3) You have keyword leftovers from an old strategy
Many sites evolve. You rewrite a product line, pivot your service offerings, or change your audience. But the old phrasing sticks around in:
- Image alt text
- Internal anchor text
- Old FAQs
- Templates (footer text, sidebar blurbs)
Search engines don’t treat these as decorative—they’re context.
4) Google is ranking a “weaker” page because you don’t have a stronger one
Sometimes you rank for odd queries because you almost have the right page, but not quite. For example:
- You have “Web Design” but not “Web Design for Restaurants”
- You have “Pricing” but not “Pricing for Enterprise”
- You have “Shipping Info” but not “International Shipping”
When there’s no perfect match, Google picks the closest thing.

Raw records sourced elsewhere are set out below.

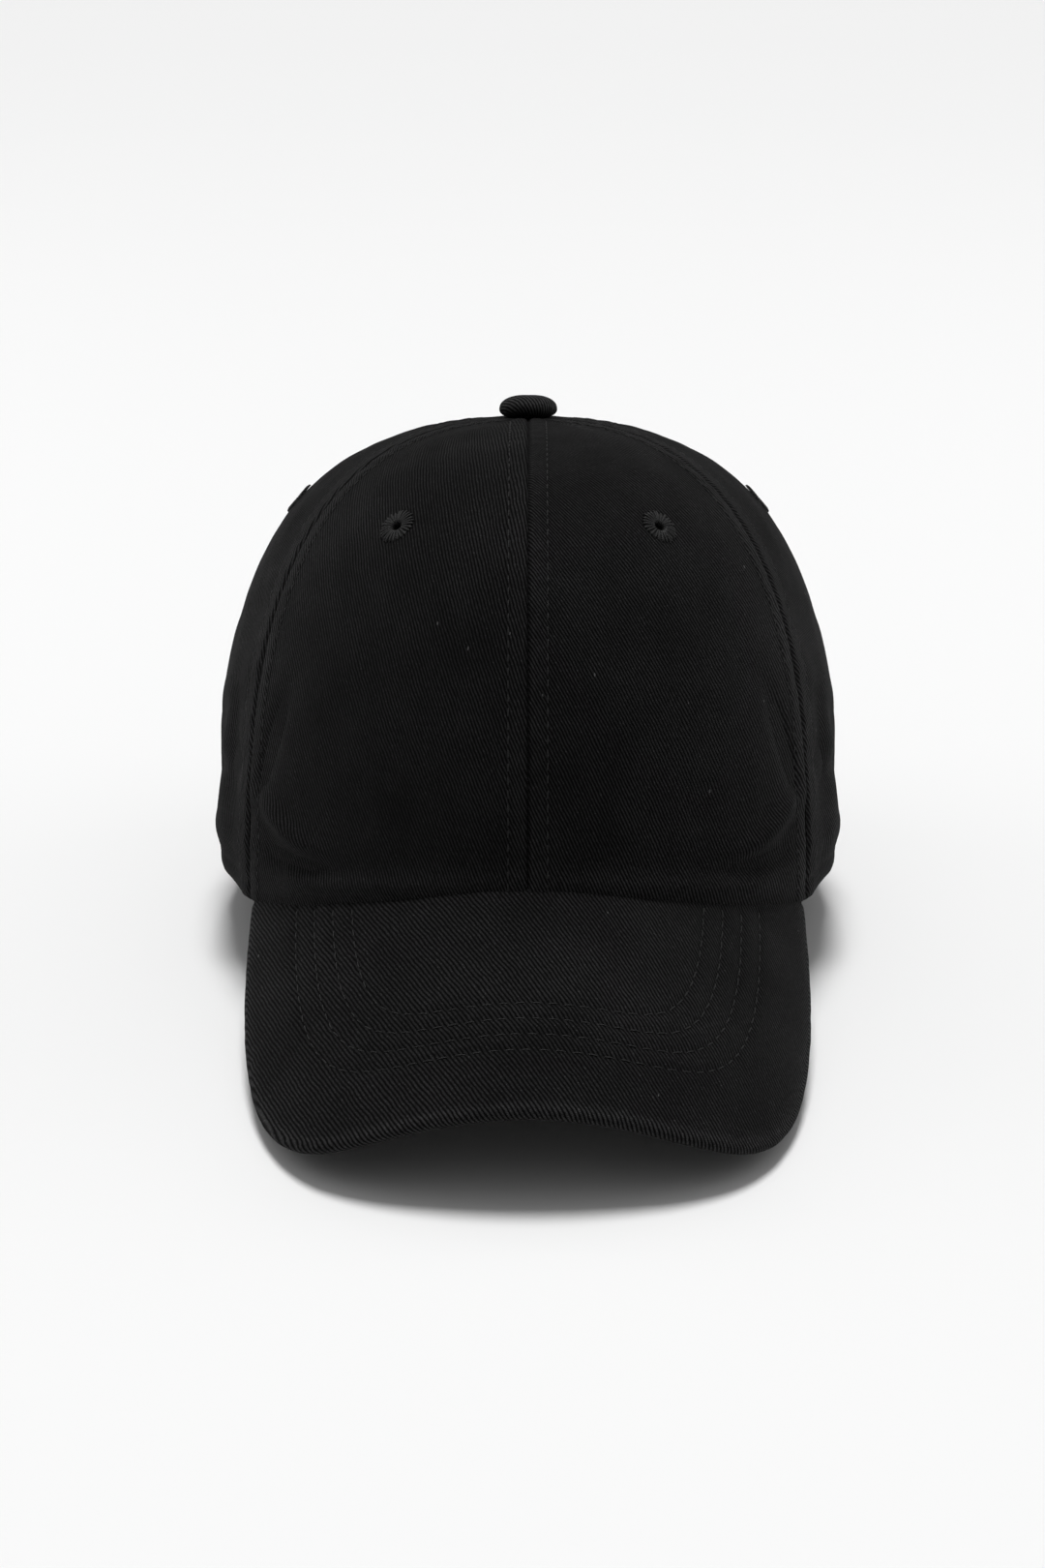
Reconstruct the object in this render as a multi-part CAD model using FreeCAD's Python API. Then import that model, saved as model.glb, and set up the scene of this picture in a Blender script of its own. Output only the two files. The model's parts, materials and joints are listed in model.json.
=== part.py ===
import FreeCAD, Part
import math
import os

# Six-panel baseball cap with a curved visor and a buckled back strap.
#
# The cap is drawn in its worn frame: the base ring lies at height zero, the crown's axis is vertical,
# the visor points along -Y and the wearer's left is +X. At the end every solid is tipped back and
# lowered to the way the cap stands on a table, on its two visor corners and its two back corners.
# All sizes are in millimetres.

Vector = FreeCAD.Vector

# Crown: an egg-shaped base ring, with a half circle at the back and a half ellipse at the front.
crown_half_width = 88.5
crown_axis_y = 12.6
crown_front_reach = 113.8
crown_height = 124.3
fullness_front = 3.16
fullness_side = 2.62
fullness_back = 2.57
seam_front = 58.0
seam_rear = 120.0
seam_gap = 0.12
crown_top_hole = 3.0

# Cloth layers of the crown, each as (outer face, inner face), measured inwards from the outside.
panel_layer = (0.0, 0.6)
buckram_layer = (0.7, 1.1)
facing_layer = (0.7, 1.1)
tape_layer = (1.2, 1.6)
foam_layer = (1.8, 3.6)
band_layer = (3.9, 4.5)
tape_half_width = 9.0
tape_half_sector = 28.7
tape_top_radius = 7.0
buckram_top_radius = 12.0
band_height = 32.0
band_lift = 0.8
foam_end = 100.0

# Opening at the back, and its facing.
arch_half_width = 36.0
arch_height = 44.0
arch_facing_width = 9.0

# Visor: an arched plate, whose generators slope down to the front.
visor_slope = math.radians(32.5)
visor_arch_radius = 95.0
visor_arch_power = 1.83
visor_seam_height = 13.3
visor_length = 71.7
visor_half_width = 75.2
visor_side_power = 6.44
visor_front_power = 2.21
visor_root = 30.3
visor_thickness = 3.6
cover_thickness = 0.7
cover_clearance = 0.05
board_inset = 1.6
rim_rest_angle = 72.0

# Button on top, and its rivet.
button_radius = 7.8
button_waist = 2.6
button_height = 6.1
button_cloth = 0.6
button_shell_wall = 0.5
rivet_radius = 1.4
washer_radius = 6.0
washer_thickness = 0.5

# Stitched eyelets.
eyelet_angles = {"front": 29.0, "side": 89.0, "rear": 150.0}
eyelet_level = 0.81
eyelet_hole_radius = 1.4
eyelet_ring_radius = 4.7
eyelet_ring_height = 0.5

# Strap and buckle, on a circle about the crown's axis. Angles run from the back towards the wearer's left.
strap_bottom = 5.0
strap_width = 18.0
strap_depth = (2.4, 3.2)
strap_ends = (-44.0, 42.0)
tab_depth = (1.65, 2.1)
tab_start = -35.0
buckle_angle = -11.0
buckle_half_length = 8.0
buckle_rail = 1.8
buckle_gap = 0.3
buckle_floor = (-1.9, -1.2)
buckle_rail_top = 3.1
bar_radius = 0.8
bar_place = (-7.0, 1.95)
pin_radius = 0.7
pin_clearance = 0.05
pin_place = (6.3, 2.05)
lever_knuckle = 1.35
lever_plate = (2.0, 2.8)
lever_reach = 11.5
lever_cam = 1.5


# Crown surface.

def ring_reach(angle):
    """Vector from the crown's axis to the base ring at an angle, which is 0 at the front."""
    depth = crown_front_reach if math.cos(angle) > 0 else crown_half_width
    return crown_half_width * math.sin(angle), -depth * math.cos(angle)


def fullness(angle):
    """Exponent of the crown's profile at an angle: higher is boxier."""
    end = fullness_front if math.cos(angle) > 0 else fullness_back
    return fullness_side + (end - fullness_side) * math.cos(angle) ** 2


def visor_drop(x):
    """How far the visor's arch has dropped at a distance from its middle."""
    share = (abs(x) / visor_arch_radius) ** visor_arch_power
    return visor_arch_radius * (1 - (1 - share) ** (1 / visor_arch_power))


def visor_top_at(x, y):
    """Height of the visor's upper face over a point of the base plane."""
    front = crown_axis_y - crown_front_reach
    rise = math.tan(visor_slope) * (y - front)
    return visor_seam_height + rise - visor_drop(x) / math.cos(visor_slope)


def rim_height(angle):
    """Height of the crown's lower edge: it follows the visor at the front and is level elsewhere."""
    turn = abs(math.degrees(math.atan2(math.sin(angle), math.cos(angle))))
    if turn >= rim_rest_angle:
        return 0.0
    x, y = ring_reach(math.radians(min(turn, seam_front)))
    depth = visor_thickness / math.cos(visor_slope) * math.cos(math.pi / 2 * min(turn / seam_front, 1))
    height = visor_top_at(x, crown_axis_y + y) - depth
    if turn > seam_front:
        share = (turn - seam_front) / (rim_rest_angle - seam_front)
        height *= 0.5 + 0.5 * math.cos(math.pi * share)
    return height


def profile_point(angle, height, inset):
    """Point of the layer at an inset under the crown's surface point at a height."""
    dx, dy = ring_reach(angle)
    reach = math.hypot(dx, dy)
    n = fullness(angle)
    rise = max(height, 0.0) / crown_height
    radius = reach * (1 - rise ** n) ** (1 / n)
    normal_r = (radius / reach) ** (n - 1) / reach
    normal_z = rise ** (n - 1) / crown_height
    scale = inset / math.hypot(normal_r, normal_z)
    radius -= normal_r * scale
    return Vector(dx / reach * radius, crown_axis_y + dy / reach * radius, height - normal_z * scale)


def height_at_radius(angle, radius):
    """Height of the crown's surface at a distance from its axis."""
    n = fullness(angle)
    share = radius / math.hypot(*ring_reach(angle))
    return crown_height * (1 - share ** n) ** (1 / n)


def meridian_heights(angle, low, high, count=13):
    """Heights from low to high that cut the profile into lengths of about the same size."""
    fine = [low + (high - low) * math.sin(math.pi / 2 * i / 200) for i in range(201)]
    points = [profile_point(angle, z, 0) for z in fine]
    run = [0.0]
    for a, b in zip(points, points[1:]):
        run.append(run[-1] + (b - a).Length)
    heights = []
    k = 0
    for i in range(count):
        goal = run[-1] * i / (count - 1)
        while k < 199 and run[k + 1] < goal:
            k += 1
        share = (goal - run[k]) / (run[k + 1] - run[k])
        heights.append(fine[k] + (fine[k + 1] - fine[k]) * share)
    return heights


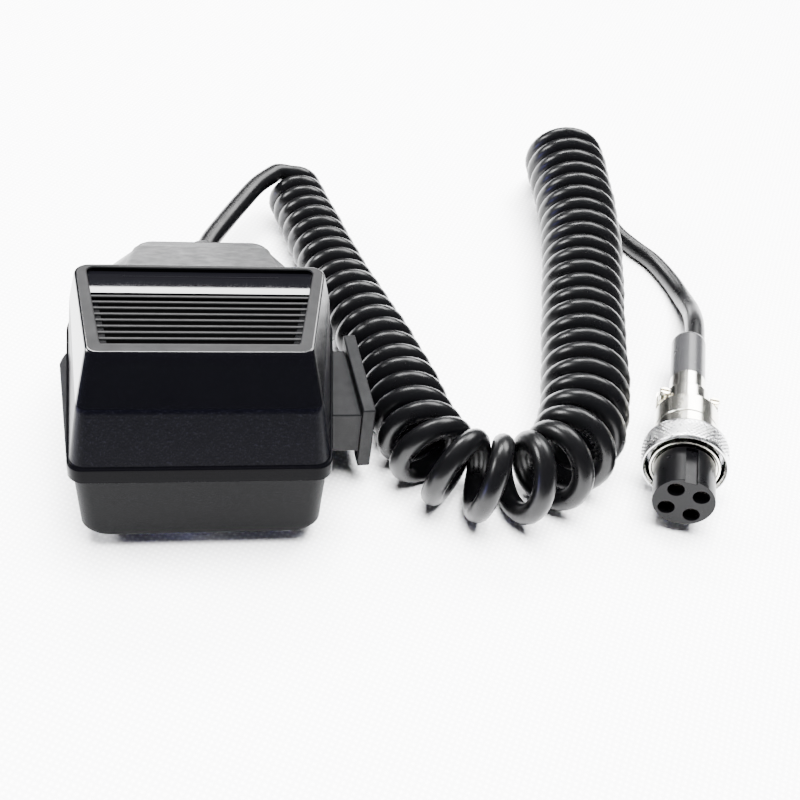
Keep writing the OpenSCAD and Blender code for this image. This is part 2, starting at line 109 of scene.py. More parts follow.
def rounded_corner(before, corner, after, radius, steps):
    """Points of the arc that rounds one corner of an outline."""
    u, w = (before - corner).normalized(), (after - corner).normalized()
    if (u + w).length < 1e-6:
        return [corner + u * radius * (0.5 - i / steps) for i in range(steps + 1)]
    half = u.angle(w) / 2
    middle = corner + (u + w).normalized() * radius / math.sin(half)
    reach = radius / math.tan(half)
    a, b = corner + u * reach - middle, corner + w * reach - middle
    start = math.atan2(a.y, a.x)
    sweep = (math.atan2(b.y, b.x) - start + 3 * math.pi) % (2 * math.pi) - math.pi
    angles = [start + sweep * i / steps for i in range(steps + 1)]
    return [middle + radius * Vector((math.cos(t), math.sin(t))) for t in angles]


def outline(half, steps=8):
    """Closed outline, the same on both sides, from its right half of [x, y, corner radius]."""
    points = half + [[-x, y, r] for x, y, r in reversed(half)]
    corners = [Vector((x, y)) for x, y, _ in points]
    count = len(points)
    ring = []
    for i, (_, _, radius) in enumerate(points):
        ring += rounded_corner(corners[i - 1], corners[i], corners[(i + 1) % count], radius, steps)
    return ring


# Each outline below is drawn w millimetres inside its own edge
def skirt(w=0.0):
    return outline([[24.8 - w, w, 3.2], [28.3 - w, 44, 12], [14 - 0.6 * w, BODY_LENGTH - w, 4]])


def crease(w=0.0):
    return outline([[22.8 - w, 5 + w, 2.2], [26.8 - w, 42, 5], [20 - 0.6 * w, 47 - w, 3]])


def grille_frame(w=0.0):
    return outline([[20.9 - w, 12.6 + w, 2.2], [25.3 - w, 40.2 - w, 2.6], [17, 40.2 - w, 0.8]])


def opening(w=0.0):
    return outline([[18.5 - w, 15.1 + w, 1.2], [22.7 - w, 39.3 - w, 1.2], [15, 39.3 - w, 0.8]])


def back(w=0.0):
    return outline([[22.2 - w, 1.6 + w, 4.5], [25 - w, 44, 12], [12 - 0.6 * w, 76 - w, 4]])


def at_height(ring, z):
    """Outline lifted to height z, which may be a function of y."""
    return [Vector((p.x, p.y, z(p.y) if callable(z) else z)) for p in ring]


def skirt_height(top):
    """Height of the skirt's edge, which gets lower towards the cord end."""
    return lambda y: top - 1.8 * max(0, (y - 45) / (BODY_LENGTH - 45))


def back_height(lift=0.0):
    """Height of the sloping back at y, plus lift."""
    return lambda y: 4.2 * (1 - y / BODY_LENGTH) + lift


# ---- Meshes --------------------------------------------------------------------

def soften(rings, radii, steps=3):
    """Rings with each crease rounded over its radius; returns them with the band of each."""
    out, bands = [], []
    for i, ring in enumerate(rings):
        radius = radii[i]
        if not radius or i in (0, len(rings) - 1):
            out.append(ring)
            bands.append(i)
            continue
        for k in range(steps + 1):
            t = k / steps
            row = []
            for before, p, after in zip(rings[i - 1], ring, rings[i + 1]):
                a, b = before - p, after - p
                a = p + a.normalized() * min(radius, a.length * 0.45)
                b = p + b.normalized() * min(radius, b.length * 0.45)
                row.append((1 - t) ** 2 * a + 2 * t * (1 - t) * p + t * t * b)
            out.append(row)
            bands.append(i if k == steps else i - 1)
    return out, bands


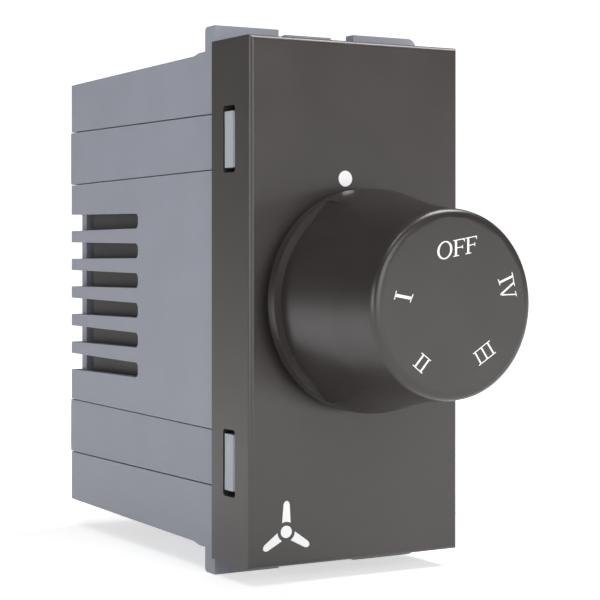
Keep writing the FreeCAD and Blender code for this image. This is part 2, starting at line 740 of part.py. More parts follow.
rectangle(sketch, star_front, rotor_rear + 1, flat_level, size("spindle_radius") + 1)
pocket(spindle, "SpindleFlats", sketch, size("spindle_radius") * 2.2, both=True)

# Carrier: web inside the skirt, clip legs with tabs, arms along the housing with rear hooks.
carrier = new_body("carrier")
sketch = front_sketch(carrier, "WebOutline", web_front)
rectangle(sketch, -web_half, web_half, -web_half_up, web_half_up)
pad(carrier, "Web", sketch, size("web_thickness"), to_plus=True)
leg_front = plate_inside + size("leg_front_gap")
tab_outer = plate_half - size("tab_inset")
tab_rear = window_front + size("tab_depth")
tab_front = window_front + size("tab_play")
tab_ramp = tab_front + size("tab_ramp_length")
hook_front = body_rear - size("hook_depth")
arm_points = [
    (leg_inner, leg_front),
    (web_half, leg_front),
    (web_half, tab_front),
    (tab_outer, tab_ramp),
    (tab_outer, tab_rear),
    (web_half, tab_rear),
    (web_half, 0),
    (arm_outer, 0),
    (arm_outer, body_rear),
    (arm_outer - size("hook_length"), body_rear),
    (arm_outer - size("hook_length"), hook_front),
    (arm_inner, hook_front),
    (arm_inner, size("arm_root_depth")),
    (leg_inner, size("arm_root_depth")),
]
for side, side_name in ((1, "Right"), (-1, "Left")):
    for end, end_name in ((1, "Upper"), (-1, "Lower")):
        for lean, part in (("arm_lean", "Inner"), ("arm_outer_lean", "Outer")):
            sketch = leaning_sketch(carrier, "Arm" + side_name + end_name + part, end, lean)
            outline(sketch, [(side * across, depth) for across, depth in arm_points])
            pad(carrier, "Arm" + side_name + end_name + part + "Body", sketch,
                size("arm_height"), both=True)
sketch = front_sketch(carrier, "WebHole", web_front)
circle(sketch, 0, 0, size("bush_radius") + size("bush_play"))
pocket(carrier, "BushHole", sketch, size("web_thickness") * 1.5, to_plus=True)

# Housing: tapered box open at the front, flange collar, lugs, arm channels, vents, wells.
housing = new_body("housing")
ramp_end = size("ramp_start") + size("ramp_length")
ramp_half = front_half + (rear_half - front_half) * ramp_end / body_rear
sketch = side_sketch(housing, "SideOutline", 0)
outline(sketch, [
    (0, -collar_half), (size("ramp_start"), -collar_half), (ramp_end, -ramp_half),
    (body_rear, -rear_half), (body_rear, rear_half), (ramp_end, ramp_half),
    (size("ramp_start"), collar_half), (0, collar_half)])
shell = pad(housing, "HousingBlock", sketch, body_half * 2, both=True)
rounded = round_edges(
    housing, "RearCorners", shell, size("rear_corner_radius"),
    lambda edge: near(edge.BoundBox.YMin, body_rear))
lug_foot = collar_half - 0.4
left_lug_in = -body_half + size("left_lug_width")
sketch = front_sketch(housing, "LeftLugs", 0)
for end in (1, -1):
    rectangle(sketch, -body_half, left_lug_in, end * lug_foot, end * lug_reach)
left_lugs = pad(housing, "LeftLugPads", sketch, size("flange_thickness"), to_plus=True)
right_lug_out = plate_half + size("right_lug_overhang")
right_lug_in = right_lug_out - size("right_lug_width")
sketch = front_sketch(housing, "RightLugs", 0)
for end in (1, -1):
    rectangle(sketch, right_lug_in, right_lug_out, end * lug_foot, end * lug_reach)
right_lugs = pad(housing, "RightLugPads", sketch, size("right_lug_thickness"), to_plus=True)
for end, end_name in ((1, "Upper"), (-1, "Lower")):
    sketch = side_sketch(housing, "RightLugRamp" + end_name, right_lug_in)
    outline(sketch, [
        (size("right_lug_thickness") - 0.2, end * lug_foot),
        (size("flange_thickness"), end * lug_foot),
        (size("flange_thickness"), end * collar_half),
        (size("right_lug_thickness"), end * (collar_half + size("right_lug_ramp"))),
        (size("right_lug_thickness") - 0.2, end * (collar_half + size("right_lug_ramp")))])
    right_lugs = pad(housing, "RightLugRampPad" + end_name, sketch,
                     body_half - right_lug_in, to_plus=True)
mid_lug_half = size("mid_lug_width") / 2
sketch = front_sketch(housing, "MiddleTabs", size("flange_thickness"))
for end in (1, -1):
    rectangle(sketch, -mid_lug_half, mid_lug_half, end * lug_foot, end * mid_lug_reach)
mid_lugs = pad(housing, "MiddleTabPads", sketch, size("mid_lug_thickness"), to_plus=False)
lug_backs = round_edges(
    housing, "LeftLugBacks", mid_lugs, size("lug_radius"),
    lambda edge: along(edge, X_AXIS) and near(middle_of(edge).y, size("flange_thickness"))
    and near(abs(middle_of(edge).z), lug_reach))
lug_corners = round_edges(
    housing, "RightLugCorners", lug_backs, size("right_lug_corner"),
    lambda edge: along(edge, Y_AXIS) and near(middle_of(edge).x, right_lug_out)
    and near(abs(middle_of(edge).z), lug_reach))
sketch = front_sketch(housing, "MainHollow", 0)
rectangle(sketch, -cavity_half, cavity_half, -cavity_up, cavity_up)
pocket(housing, "MainCavity", sketch, rear_inside, to_plus=True)
sketch = front_sketch(housing, "BoardHollow", 0)
rectangle(sketch, -cavity_half, cavity_half, -board_up, board_up)
pocket(housing, "BoardCavity", sketch, board_rear, to_plus=True)
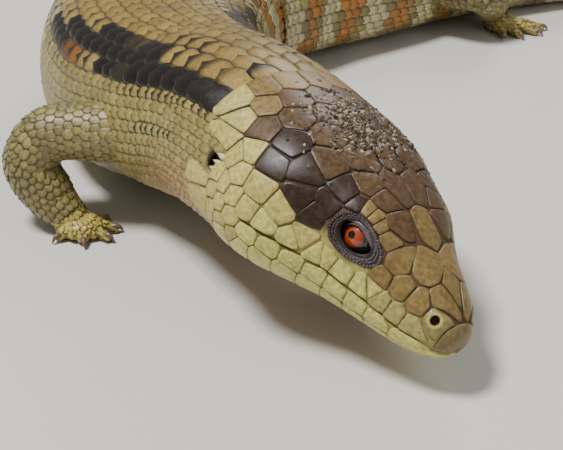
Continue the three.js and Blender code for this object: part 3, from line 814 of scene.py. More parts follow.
@dataclass
class Shingle:
    """One overlapping scale: a rounded plate that is rooted under the scale before it."""

    across: int = 7
    along: int = 6
    square: float = 2.6
    tuck: float = -0.12
    lift: float = 0.42
    dome: float = 0.16
    thick: float = 0.32

    def __post_init__(self) -> None:
        """Lay out the points and the faces of one scale."""
        a = np.linspace(-1, 1, self.across)
        b = np.linspace(0, 1, self.along) ** 0.85
        far = np.clip((b - 0.42) / 0.58, 0, 1)
        wide = np.where(b < 0.42, 0.8 + 0.2 * smoothstep(0, 0.42, b), (1 - far**self.square))
        wide = np.where(b < 0.42, wide, np.maximum(wide, 0.0) ** (1 / self.square))
        wide[-1] = 0.16
        self.a = a[None, :] * wide[:, None]
        self.b = np.broadcast_to(b[:, None], self.a.shape).copy()
        bow = 1 - a[None, :] ** 2
        self.b[-1] = 0.97 + 0.03 * bow[0]
        rise = self.tuck + (self.lift - self.tuck) * self.b**0.9
        self.high = rise + self.dome * (bow - 1) * np.minimum(1, 1.2 * self.b[:, :1] + 0.2)
        rim = np.maximum(0.8 * np.abs(a)[None, :] ** 3, far[:, None] ** 2)
        self.rim = rim * (b[:, None] > 0.2)
        n, m = self.along, self.across
        index = np.arange(n * m).reshape(n, m)
        loop = [*index[:, 0], *index[-1, 1:], *index[-2::-1, -1]]
        base = n * m
        walls = [[loop[k], loop[k + 1], base + k + 1, base + k] for k in range(len(loop) - 1)]
        self.quads = np.concatenate([grid_faces(n, m), walls])
        flat_a, flat_b, flat_high = self.a.ravel(), self.b.ravel(), self.high.ravel()
        self.all_a = np.concatenate([flat_a, flat_a[loop] * 0.94])
        self.all_b = np.concatenate([flat_b, flat_b[loop] * 0.97])
        self.all_high = np.concatenate([flat_high, flat_high[loop] - self.thick])
        self.all_rim = np.concatenate([self.rim.ravel(), np.ones(len(loop))])
        self.patch = np.stack([(self.all_b - 0.5) * PATCH, self.all_a * PATCH / 2], -1)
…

A Step-by-Step Plan to Reclaim Your Rankings
Step 1: Identify the exact “wrong keyword” pattern
Open Google Search Console and check:
- Queries sending impressions to the page
- Pages that appear for the query you don’t want
Write down two lists:
- Unwanted queries: the ones bringing the wrong visitors
- Desired queries: what you actually want the page to rank for
If you can’t clearly articulate your “desired queries,” that’s not an SEO problem—it’s a positioning problem. Solve that first.
Step 2: Compare search intent by looking at the top results
Search your desired query and your unwanted query. Look at the first page. Ask:
- Are the top results guides, product pages, local listings, or category pages?
- Do they focus on price, comparisons, how-to steps, or booking a service?
- What do their headings talk about that yours doesn’t?
This is the fastest way to understand how Google interprets that query.
Step 3: Tighten the on-page “signal stack”
To steer Google (and people) toward the right interpretation, adjust:
- Title tag: Make it specific; remove broad wording that attracts unrelated searches
- H1: Clear, plain language that matches the page’s purpose
- Intro paragraph: State what it is and who it’s for—immediately
- Subheads (H2/H3): Cover the questions real buyers/users ask
- Internal links: Link from relevant pages using descriptive anchor text
If you’re currently ranking for a bargain-focused query you don’t want, remove bargain language. If you’re ranking nationally but you serve locally, bring location context into the page—not just the footer.
Step 4: Create a new page when intent is fundamentally different
If the unwanted query is valid, just not for this page, don’t fight it—separate it.
Example: If your blog post about “How much does bookkeeping cost?” is ranking for “bookkeeping services near me,” you likely need:
- A dedicated local service page (transactional intent)
- The pricing explainer post (informational intent)
Then link between them in a way that makes sense: the pricing post can point readers to the service page when they’re ready.
Step 5: Give it time, then measure the right metrics
After updates, Google may take days to weeks to re-evaluate the page. Track:
- Impressions and clicks for desired queries
- Click-through rate (CTR) from results
- Whether visitors take the action you want (contact, purchase, signup)
Ranking “better” isn’t the goal. Ranking for the right audience is.
A Quick Rule of Thumb
If you’re ranking for the wrong keywords, one of two things is true:
- Your page is unclear about its purpose, or
- You don’t yet have the page that deserves to rank for what you want
Fix clarity first. If clarity isn’t enough, build the missing page. That’s how you turn “random visibility” into predictable, qualified traffic.
Want a simple next step? Pick one page that attracts the wrong visitors, rewrite only the title tag + H1 + intro paragraph to align with the right intent, and watch what changes in Search Console over the next few weeks. Small edits, sharp signals, measurable results.